Cette seconde partie vient donc renforcer le flou narratif de la première partie, en rendant la réalité parfaitement illusoire. Mais c’est aussi la description sans concession du processus qui mène de la contestation à la récupération.  Le malheureux narrateur est peu à peu happé par la « Société » qui le contrôle (et ressemble à s’y méprendre à l’Association des écrivains), réduit à écrire la prose insipide promue par ladite Société, contre quoi, émasculé et conforme, il retrouve un erzatz d’identité.

     

Un récit d’un humour décapant

     

Avec « Le monde futur », Wang Xiaobo a réussi un petit chef d’œuvre d’humour décapant, dans la ligne de ses autres récits, mais peut-être plus universel.

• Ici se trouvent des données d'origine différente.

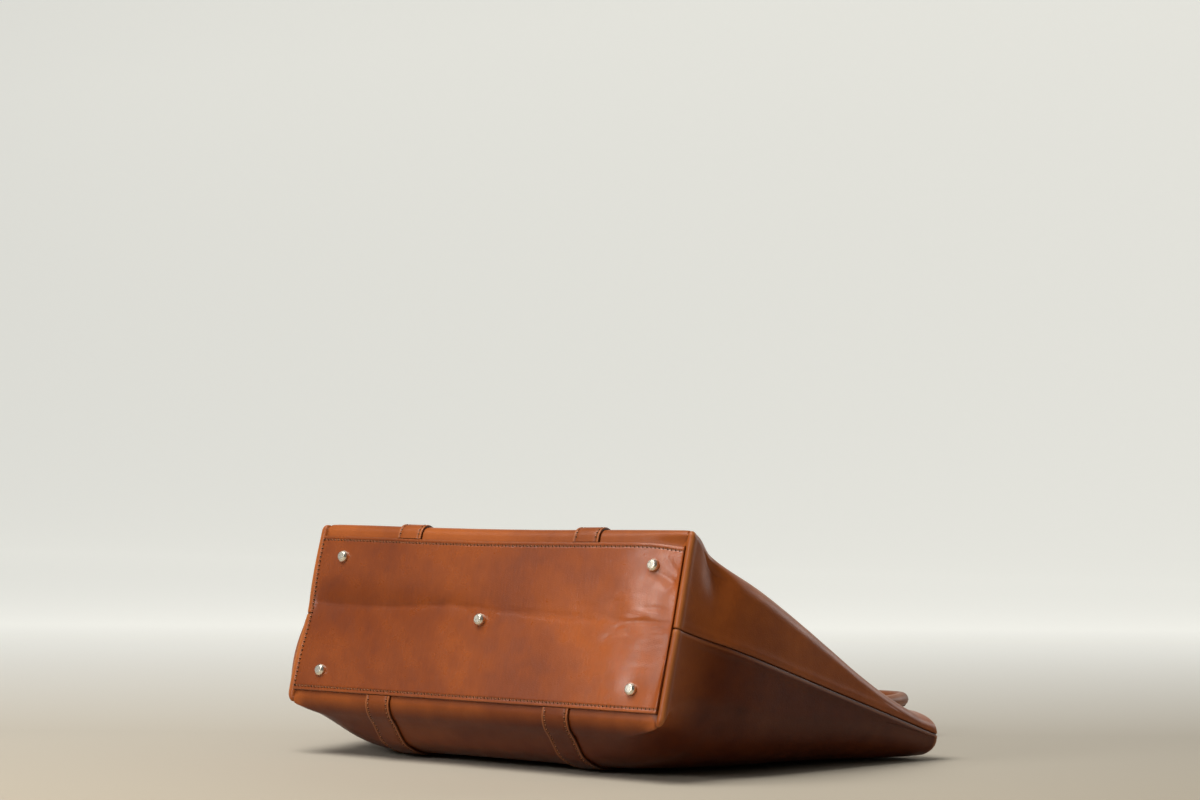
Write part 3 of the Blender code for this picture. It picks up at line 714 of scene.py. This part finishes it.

Le contexte politique est ici aussi flou que les identités de ses personnages, et pourrait correspondre à la condition de tous les intellectuels sous quelque régime totalitaire que ce soit.

     

Comme le dit Ai Xiaoming de « L’âge d’or », c’est une lecture réjouissante. On sourit à lire la satire parodique et sarcastique de la condition de l’écrivain en régime communiste : la qualité d’un texte appréciée à l’aune des petits carrés blancs qu’il contient, mesurant le nombre de caractères censurés,

la nécessité de « coopérer », l’état permanent de somnambulisme de beaucoup de gens, le

statut d’historien comme alternative moins risquée à celui de romancier, mais sanctionné par un permis à trous (comme nos permis de conduire), etc…

     

Wang Xiaobo semble parfois atteint d’une sorte de délire verbal, à l’opposé du dégoût pour la parole dont son atteints ses écrivains « réinsérés ». Parmi ses développements les plus réussis sont ceux sur la littérature promue par la « Société » : « des feuilletons à l’eau de rose [où] l’on habite toujours dans des maisons superbes, où de beaux gosses et de belles nanas bâfrent et marivaudent pour passer le temps en versant des torrents de larmes. » (p 169) Le pire est peut-être le formatage des romans dont il se moque, en quatre parties de sept à huit mille caractères, avec partie introductive lyrique, seconde partie sentimentale, troisième partie argumentative et dernière partie dramatique, comportant obligatoirement un retournement spectaculaire.

     

Mais le pire, en fait, est que tout cela est à peine exagéré, et que l’on sent pointer les frustrations

de l’auteur derrière celles de son narrateur : « … je ne peux m’empêcher de tenir des propos corrosifs et de me déchaîner contre le héros, son milieu et l’époque où il a vécu… il m’est impossible de rester froid, ce n’est pas dans mon style… » Narrateur sur lequel pèse la menace du relecteur : « Tu es facétieux… cela ne durera pas longtemps… »

     

Pour ce qui est de Wang Xiaobo, on est ravi que cette traduction vienne renouveler le plaisir de sa lecture, et lui permettre de continuer à nous réjouir par ses facéties.

     

     

Le monde futur,

traduit du chinois par Mei Mercier*,

Actes Sud, octobre 2013

     

* Mei Mercier est agrégée et professeur de chinois. Elle prépare une thèse sur Wang Xiaobo à l’Inalco, sous la direction d’Isabelle Rabut : « Wang Xiaobo, un  "génie en dehors du système" - des jeux d'écriture au "phénomène wang xiaobo" ». Sa traduction fluide rend le texte encore plus agréable à lire.